2. There is not a one-to-one correspondence between Christian commitment and the choice of a particular model. Most of the above models presume an authentic relationship of the scientist with Christ and a concern for pleasing the Master. On the other hand, failure to adopt a particular model does not necessarily indicate some sinful rebellion on the part of the scientist-believer, but more likely would suggest ignorance or inadequate thinking.
3. The greatest difficulty in choosing the "best" model is to separate the Biblical position from theological. systems which quite often add to, or otherwise modify, what the Scriptures are saying. Our thinking is very much conditioned by a cultural-theological. framework, parts of which may make the system appear to be more "consistent" but not necessarily more Biblical. In the science-faith interaction it is ever so important to learn what the Bible says, rather than what scholars say the Bible says.
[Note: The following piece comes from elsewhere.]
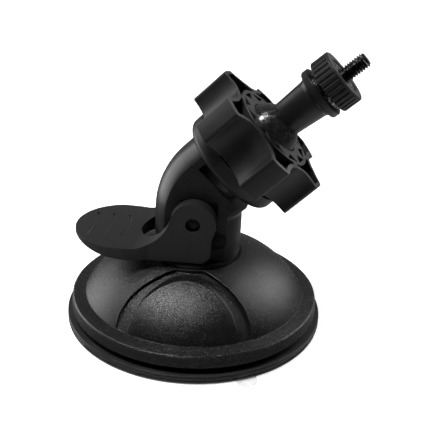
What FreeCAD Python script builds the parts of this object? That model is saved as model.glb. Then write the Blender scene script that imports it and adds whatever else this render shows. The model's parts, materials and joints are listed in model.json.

4. If one is seriously attempting to relate science and faith, he must believe that at least some of the statements of science are correct. After that, he must choose to accept all of the statements of science as correct or he must struggle with why some are not: is it because scientists are sinful? is it because nature is corrupt? is it because scientists are finite? is it because God is trying to deceive us? The answers to these questions are important as we seek the "best" model for relating Christ and science.
Whatever the approach he adopts, the Christian concerned about science must be prepared to approach both science and Scripture holistically. In life, he is not just a scientist or a theologian, or even both of thesehe is a whole person. Scripture is not just a few prooftexts, but a living message to whole persons about a God-created, purpose-filled, historically directed world of events. Science is much more than a collection of facts. As the holistic picture begins to develop, perhaps some further relationships between Christ and science will begin to come into focus.